**Given data**.

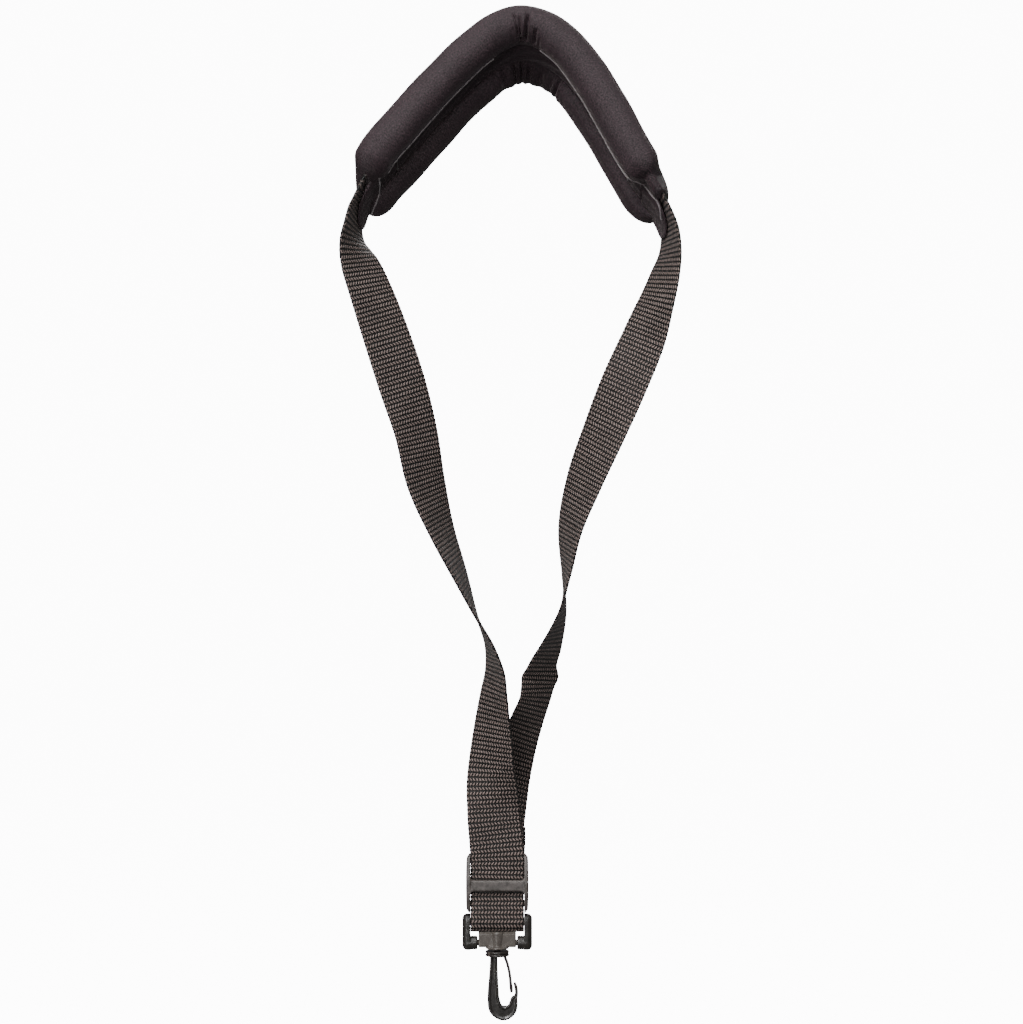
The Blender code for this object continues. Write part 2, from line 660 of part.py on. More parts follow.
def main():
    clear_scene()
    knit = finish_of("knit cover", CHARCOAL, 0.75)
    foam = finish_of("foam", FOAM, 0.95)
    cord = finish_of("welt cord", CHARCOAL, 0.6)
    webbing = finish_of("webbing", WEB_BROWN, 0.7)
    sewing = finish_of("sewing thread", WEB_BROWN, 0.5)
    pad_cover(knit)
    foam_roll("foam_roll_front", -1, foam)
    foam_roll("foam_roll_back", 1, foam)
    foam_core(foam)
    seam_welt(cord)
    pad_web(webbing)
    stations = len(arch_frames()[0])
    pad_tack("pad_tack_left", 3, sewing)
    pad_tack("pad_tack_right", stations - 4, sewing)
    web, _ = web_in_pad()
    left_leg(web[0], unit(web[0] - web[1]), webbing)
    right_leg(web[-1], unit(web[-1] - web[-2]), webbing)
    slide_loop(webbing)
    slide_stitch(sewing)
    yoke_stitch(sewing)
    for build, name, roughness in (
        (slide_adjuster, "slide plastic", 0.5),
        (yoke, "yoke plastic", 0.45),
        (pivot_block, "block plastic", 0.35),
        (swivel_hook, "hook plastic", 0.4),
        (hook_gate, "gate plastic", 0.4),
    ):
        build(finish_of(name, PLASTIC, roughness))
    joint_axes()


main()
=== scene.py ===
# %% [markdown]
# # Saxophone neck strap
# This notebook dresses the bare model of a neck strap: a padded collar, a long loop of woven webbing, a
# plastic slide that sets the length, and a swivelling snap hook. The bare model already has the right sizes
# and joints, so each step here only adds shape and finish on top of it. Lengths are in metres unless a name
# ends in `_mm`.

# %% Load the bare model
import json
import math

import bpy
import numpy as np
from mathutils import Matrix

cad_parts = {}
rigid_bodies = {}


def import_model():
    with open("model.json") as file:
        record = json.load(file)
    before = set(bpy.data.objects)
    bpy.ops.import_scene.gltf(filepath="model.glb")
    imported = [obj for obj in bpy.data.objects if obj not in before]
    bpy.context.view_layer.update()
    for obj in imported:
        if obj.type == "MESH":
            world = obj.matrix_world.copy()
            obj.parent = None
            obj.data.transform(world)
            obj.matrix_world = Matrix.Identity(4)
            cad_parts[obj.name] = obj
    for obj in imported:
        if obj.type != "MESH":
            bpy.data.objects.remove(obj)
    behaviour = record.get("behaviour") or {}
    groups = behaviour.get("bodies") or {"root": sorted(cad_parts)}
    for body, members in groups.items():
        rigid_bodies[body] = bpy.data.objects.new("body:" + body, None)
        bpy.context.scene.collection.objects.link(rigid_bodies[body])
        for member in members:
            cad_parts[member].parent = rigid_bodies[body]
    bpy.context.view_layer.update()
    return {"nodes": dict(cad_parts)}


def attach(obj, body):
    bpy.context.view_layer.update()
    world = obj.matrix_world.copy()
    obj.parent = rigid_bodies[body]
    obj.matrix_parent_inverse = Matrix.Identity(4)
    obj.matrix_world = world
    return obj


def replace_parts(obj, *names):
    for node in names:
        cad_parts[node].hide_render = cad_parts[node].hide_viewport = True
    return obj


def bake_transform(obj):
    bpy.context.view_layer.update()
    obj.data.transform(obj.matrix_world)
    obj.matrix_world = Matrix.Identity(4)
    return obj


for item in list(bpy.data.objects):
    bpy.data.objects.remove(item, do_unlink=True)
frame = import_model()
nodes = frame["nodes"]
MM = 0.001

# %% [markdown]
# ## Camera
# The strap hangs at eye level and is seen straight from the front, from a little over a metre away. A longer
# lens at that distance keeps the pad, which leans towards us, from looking swollen.

# %% Place the camera
VIEW_DISTANCE = 1.25
VIEW_WIDTH = 0.490
camera_data = bpy.data.cameras.new("camera")
camera_data.sensor_fit = "HORIZONTAL"
camera_data.sensor_width = 36
camera_data.lens = 36 * VIEW_DISTANCE / VIEW_WIDTH
camera_data.clip_start = 0.05
camera_data.clip_end = 20
camera = bpy.data.objects.new("camera", camera_data)
camera.location = (-0.0041, -VIEW_DISTANCE, -0.216)
camera.rotation_euler = (math.pi / 2, 0, 0)
bpy.context.scene.collection.objects.link(camera)
bpy.context.scene.camera = camera
print("lens:", round(camera_data.lens, 1), "mm")

# %% [markdown]
# ## Node helpers
# Every finish below is a small graph of shader nodes. Four short helpers keep those graphs readable: one adds
# a node and wires it up, one does arithmetic, one mixes two colours, and one turns a value into a grey level.

# %% Node helpers for materials


def add_node(tree, kind, inputs=None, **settings):
    """Adds a node, sets it up, connects or fills its inputs, and returns its first output."""
    made = tree.nodes.new(kind)
    for name, value in settings.items():
        setattr(made, name, value)
    for key, value in (inputs or {}).items():
        if isinstance(value, bpy.types.NodeSocket):
            tree.links.new(value, made.inputs[key])
        else:
            made.inputs[key].default_value = value
    return made.outputs[0]


def calc(tree, operation, *values):
    """A Math node on numbers or sockets."""
    return add_node(tree, "ShaderNodeMath", dict(enumerate(values)), operation=operation)


def blend_colours(tree, share, low, high):
    """A colour between two others, by a share from 0 to 1."""
    made = tree.nodes.new("ShaderNodeMix")
    made.data_type = "RGBA"
    for key, value in ((0, share), (6, low), (7, high)):
        if isinstance(value, bpy.types.NodeSocket):
            tree.links.new(value, made.inputs[key])
        else:
            made.inputs[key].default_value = value
    return made.outputs[2]


def ramp(tree, value, *stops):
    """A colour ramp, with stops as (position, grey level)."""
    made = tree.nodes.new("ShaderNodeValToRGB")
    tree.links.new(value, made.inputs[0])
    points = made.color_ramp.elements
    while len(points) < len(stops):
        points.new(0.5)
    for point, (place, grey) in zip(points, stops):
        point.position = place
        point.color = (grey, grey, grey, 1)
    return made.outputs[0]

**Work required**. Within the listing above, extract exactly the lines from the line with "yoke_stitch(sewing)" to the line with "cad_parts[obj.name] = obj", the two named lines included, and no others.

**Result of the exercise**.
    yoke_stitch(sewing)
    for build, name, roughness in (
        (slide_adjuster, "slide plastic", 0.5),
        (yoke, "yoke plastic", 0.45),
        (pivot_block, "block plastic", 0.35),
        (swivel_hook, "hook plastic", 0.4),
        (hook_gate, "gate plastic", 0.4),
    ):
        build(finish_of(name, PLASTIC, roughness))
    joint_axes()


main()
=== scene.py ===
# %% [markdown]
# # Saxophone neck strap
# This notebook dresses the bare model of a neck strap: a padded collar, a long loop of woven webbing, a
# plastic slide that sets the length, and a swivelling snap hook. The bare model already has the right sizes
# and joints, so each step here only adds shape and finish on top of it. Lengths are in metres unless a name
# ends in `_mm`.

# %% Load the bare model
import json
import math

import bpy
import numpy as np
from mathutils import Matrix

cad_parts = {}
rigid_bodies = {}


def import_model():
    with open("model.json") as file:
        record = json.load(file)
    before = set(bpy.data.objects)
    bpy.ops.import_scene.gltf(filepath="model.glb")
    imported = [obj for obj in bpy.data.objects if obj not in before]
    bpy.context.view_layer.update()
    for obj in imported:
        if obj.type == "MESH":
            world = obj.matrix_world.copy()
            obj.parent = None
            obj.data.transform(world)
            obj.matrix_world = Matrix.Identity(4)
            cad_parts[obj.name] = obj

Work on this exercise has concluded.